• PROBLEM REQUIREMENTS
Among the entries below, please repeat exactly and only the lines from the line containing "Turn this picture" to the line containing "const MIDDLE = new", both lines included.

• ROWS

+===+

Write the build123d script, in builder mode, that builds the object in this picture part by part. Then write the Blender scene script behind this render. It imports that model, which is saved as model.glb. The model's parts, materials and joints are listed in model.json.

+===+

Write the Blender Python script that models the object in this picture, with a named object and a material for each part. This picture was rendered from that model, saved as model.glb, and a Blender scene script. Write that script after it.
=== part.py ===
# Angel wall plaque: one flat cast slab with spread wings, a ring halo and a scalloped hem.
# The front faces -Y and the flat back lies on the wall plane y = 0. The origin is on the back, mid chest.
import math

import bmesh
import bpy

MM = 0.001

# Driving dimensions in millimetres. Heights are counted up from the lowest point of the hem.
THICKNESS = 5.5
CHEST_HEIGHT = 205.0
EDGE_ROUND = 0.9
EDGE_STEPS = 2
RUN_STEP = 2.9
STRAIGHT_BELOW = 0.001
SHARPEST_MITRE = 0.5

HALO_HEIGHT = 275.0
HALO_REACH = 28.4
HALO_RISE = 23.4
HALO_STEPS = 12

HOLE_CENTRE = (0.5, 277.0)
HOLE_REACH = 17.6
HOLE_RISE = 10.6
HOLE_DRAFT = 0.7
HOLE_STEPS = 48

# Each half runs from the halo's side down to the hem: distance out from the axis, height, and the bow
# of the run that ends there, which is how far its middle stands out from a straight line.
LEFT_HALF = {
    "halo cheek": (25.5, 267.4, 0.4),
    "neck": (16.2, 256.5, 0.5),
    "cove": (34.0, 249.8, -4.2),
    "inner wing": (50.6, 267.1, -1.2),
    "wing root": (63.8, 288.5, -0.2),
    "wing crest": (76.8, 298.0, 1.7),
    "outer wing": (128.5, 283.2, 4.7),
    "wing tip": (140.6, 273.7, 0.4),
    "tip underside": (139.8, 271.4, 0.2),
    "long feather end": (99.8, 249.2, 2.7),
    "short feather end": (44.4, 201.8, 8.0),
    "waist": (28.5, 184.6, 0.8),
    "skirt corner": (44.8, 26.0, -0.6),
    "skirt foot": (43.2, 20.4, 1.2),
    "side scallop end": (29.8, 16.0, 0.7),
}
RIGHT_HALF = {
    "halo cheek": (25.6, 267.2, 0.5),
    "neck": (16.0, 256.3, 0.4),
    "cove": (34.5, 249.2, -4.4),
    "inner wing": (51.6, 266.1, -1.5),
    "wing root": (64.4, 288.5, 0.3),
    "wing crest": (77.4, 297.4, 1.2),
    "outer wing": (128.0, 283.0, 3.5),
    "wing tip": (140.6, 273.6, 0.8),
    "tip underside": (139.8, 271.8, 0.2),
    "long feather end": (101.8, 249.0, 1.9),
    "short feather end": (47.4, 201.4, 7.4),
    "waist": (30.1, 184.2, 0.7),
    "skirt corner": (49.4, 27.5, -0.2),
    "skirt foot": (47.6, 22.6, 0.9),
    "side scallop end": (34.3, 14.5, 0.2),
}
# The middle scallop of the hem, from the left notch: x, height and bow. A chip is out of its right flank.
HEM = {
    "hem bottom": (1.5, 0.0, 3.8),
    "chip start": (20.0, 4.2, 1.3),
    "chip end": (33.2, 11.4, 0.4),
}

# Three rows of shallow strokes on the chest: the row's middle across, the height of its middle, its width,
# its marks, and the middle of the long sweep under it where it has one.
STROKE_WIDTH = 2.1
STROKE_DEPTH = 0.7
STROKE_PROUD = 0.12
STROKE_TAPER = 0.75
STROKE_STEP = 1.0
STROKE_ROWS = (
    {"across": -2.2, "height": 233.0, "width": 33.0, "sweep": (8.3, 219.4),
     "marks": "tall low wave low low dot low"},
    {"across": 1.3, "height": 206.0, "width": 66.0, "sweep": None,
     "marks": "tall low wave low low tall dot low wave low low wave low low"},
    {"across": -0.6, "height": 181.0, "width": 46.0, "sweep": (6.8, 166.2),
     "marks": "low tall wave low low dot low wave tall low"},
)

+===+

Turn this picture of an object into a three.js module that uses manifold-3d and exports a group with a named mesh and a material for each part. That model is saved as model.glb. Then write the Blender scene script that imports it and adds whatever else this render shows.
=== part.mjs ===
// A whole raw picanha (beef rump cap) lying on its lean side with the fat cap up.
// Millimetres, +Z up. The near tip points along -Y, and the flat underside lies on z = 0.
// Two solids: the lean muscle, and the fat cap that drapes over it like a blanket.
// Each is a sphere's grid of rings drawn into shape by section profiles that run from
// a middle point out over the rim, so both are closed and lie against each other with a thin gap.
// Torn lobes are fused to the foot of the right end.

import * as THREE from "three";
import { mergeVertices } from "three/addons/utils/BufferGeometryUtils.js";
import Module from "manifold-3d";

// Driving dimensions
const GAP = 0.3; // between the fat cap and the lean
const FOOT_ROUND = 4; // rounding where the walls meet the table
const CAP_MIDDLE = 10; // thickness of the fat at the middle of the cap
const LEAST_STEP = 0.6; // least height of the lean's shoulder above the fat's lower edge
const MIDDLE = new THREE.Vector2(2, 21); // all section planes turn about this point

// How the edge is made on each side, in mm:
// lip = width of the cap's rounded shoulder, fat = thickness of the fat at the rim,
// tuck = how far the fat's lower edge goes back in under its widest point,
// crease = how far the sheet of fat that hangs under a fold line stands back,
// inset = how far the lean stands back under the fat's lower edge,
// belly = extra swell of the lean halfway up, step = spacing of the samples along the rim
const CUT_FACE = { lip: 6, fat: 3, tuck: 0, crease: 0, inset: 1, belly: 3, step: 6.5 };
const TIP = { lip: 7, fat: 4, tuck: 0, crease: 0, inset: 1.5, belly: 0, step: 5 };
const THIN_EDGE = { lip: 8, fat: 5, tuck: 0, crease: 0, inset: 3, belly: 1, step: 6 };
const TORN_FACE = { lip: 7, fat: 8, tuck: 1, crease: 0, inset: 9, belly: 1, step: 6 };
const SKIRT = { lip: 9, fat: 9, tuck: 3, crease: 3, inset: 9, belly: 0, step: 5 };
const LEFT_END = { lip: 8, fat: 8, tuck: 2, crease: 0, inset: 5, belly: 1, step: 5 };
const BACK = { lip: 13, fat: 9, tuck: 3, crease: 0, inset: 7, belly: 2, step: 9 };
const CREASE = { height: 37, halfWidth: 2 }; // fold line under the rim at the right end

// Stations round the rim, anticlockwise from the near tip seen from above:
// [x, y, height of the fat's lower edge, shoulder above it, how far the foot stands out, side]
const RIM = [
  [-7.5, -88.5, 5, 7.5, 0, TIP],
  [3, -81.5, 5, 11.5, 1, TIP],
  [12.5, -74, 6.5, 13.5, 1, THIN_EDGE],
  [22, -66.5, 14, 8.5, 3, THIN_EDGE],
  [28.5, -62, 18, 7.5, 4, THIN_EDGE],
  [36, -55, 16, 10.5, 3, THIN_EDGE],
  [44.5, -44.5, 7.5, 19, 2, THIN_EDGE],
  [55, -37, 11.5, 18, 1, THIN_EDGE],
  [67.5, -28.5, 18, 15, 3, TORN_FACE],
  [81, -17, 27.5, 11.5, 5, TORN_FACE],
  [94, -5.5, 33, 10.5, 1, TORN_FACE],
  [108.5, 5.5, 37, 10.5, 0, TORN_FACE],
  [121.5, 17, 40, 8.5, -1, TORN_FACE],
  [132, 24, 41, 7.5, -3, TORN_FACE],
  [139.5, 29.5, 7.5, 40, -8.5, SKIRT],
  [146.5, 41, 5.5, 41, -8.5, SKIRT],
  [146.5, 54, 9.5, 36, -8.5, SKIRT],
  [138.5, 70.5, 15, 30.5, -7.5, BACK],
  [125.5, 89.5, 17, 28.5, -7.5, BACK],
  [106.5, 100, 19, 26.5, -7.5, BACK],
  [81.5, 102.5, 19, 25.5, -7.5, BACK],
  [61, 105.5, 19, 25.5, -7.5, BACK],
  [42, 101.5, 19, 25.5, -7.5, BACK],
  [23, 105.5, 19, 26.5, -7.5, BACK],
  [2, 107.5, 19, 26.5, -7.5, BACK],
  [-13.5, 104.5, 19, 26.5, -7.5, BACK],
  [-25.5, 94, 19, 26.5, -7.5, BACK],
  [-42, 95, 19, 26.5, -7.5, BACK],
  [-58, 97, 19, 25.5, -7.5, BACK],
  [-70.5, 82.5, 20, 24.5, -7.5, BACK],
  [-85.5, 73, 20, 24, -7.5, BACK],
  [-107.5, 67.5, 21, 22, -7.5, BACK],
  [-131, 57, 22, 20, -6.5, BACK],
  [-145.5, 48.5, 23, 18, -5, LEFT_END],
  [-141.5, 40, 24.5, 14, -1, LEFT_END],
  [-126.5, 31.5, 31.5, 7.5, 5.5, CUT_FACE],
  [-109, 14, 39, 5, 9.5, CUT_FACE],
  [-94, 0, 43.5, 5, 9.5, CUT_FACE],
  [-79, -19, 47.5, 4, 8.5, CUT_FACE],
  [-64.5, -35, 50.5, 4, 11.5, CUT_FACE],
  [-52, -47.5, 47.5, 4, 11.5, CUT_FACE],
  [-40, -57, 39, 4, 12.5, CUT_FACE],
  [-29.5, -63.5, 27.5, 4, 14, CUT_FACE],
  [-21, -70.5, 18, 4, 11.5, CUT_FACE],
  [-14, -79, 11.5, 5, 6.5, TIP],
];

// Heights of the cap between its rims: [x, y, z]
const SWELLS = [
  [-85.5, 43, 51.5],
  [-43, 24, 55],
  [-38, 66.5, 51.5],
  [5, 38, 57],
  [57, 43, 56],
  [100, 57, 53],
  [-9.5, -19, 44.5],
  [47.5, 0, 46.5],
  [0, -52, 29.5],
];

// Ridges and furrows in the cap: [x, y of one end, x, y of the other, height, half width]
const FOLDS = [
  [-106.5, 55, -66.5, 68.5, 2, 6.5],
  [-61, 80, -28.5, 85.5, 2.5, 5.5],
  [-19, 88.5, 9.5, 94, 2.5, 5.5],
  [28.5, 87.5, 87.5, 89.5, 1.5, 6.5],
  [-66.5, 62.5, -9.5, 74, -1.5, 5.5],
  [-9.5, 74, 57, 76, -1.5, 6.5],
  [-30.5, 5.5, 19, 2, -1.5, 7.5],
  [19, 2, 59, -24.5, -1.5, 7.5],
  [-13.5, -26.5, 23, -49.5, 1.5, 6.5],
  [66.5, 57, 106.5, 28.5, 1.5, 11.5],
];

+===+

• SOLUTION TO THE PROBLEM
Turn this picture of an object into a three.js module that uses manifold-3d and exports a group with a named mesh and a material for each part. That model is saved as model.glb. Then write the Blender scene script that imports it and adds whatever else this render shows.
=== part.mjs ===
// A whole raw picanha (beef rump cap) lying on its lean side with the fat cap up.
// Millimetres, +Z up. The near tip points along -Y, and the flat underside lies on z = 0.
// Two solids: the lean muscle, and the fat cap that drapes over it like a blanket.
// Each is a sphere's grid of rings drawn into shape by section profiles that run from
// a middle point out over the rim, so both are closed and lie against each other with a thin gap.
// Torn lobes are fused to the foot of the right end.

import * as THREE from "three";
import { mergeVertices } from "three/addons/utils/BufferGeometryUtils.js";
import Module from "manifold-3d";

// Driving dimensions
const GAP = 0.3; // between the fat cap and the lean
const FOOT_ROUND = 4; // rounding where the walls meet the table
const CAP_MIDDLE = 10; // thickness of the fat at the middle of the cap
const LEAST_STEP = 0.6; // least height of the lean's shoulder above the fat's lower edge
const MIDDLE = new THREE.Vector2(2, 21); // all section planes turn about this point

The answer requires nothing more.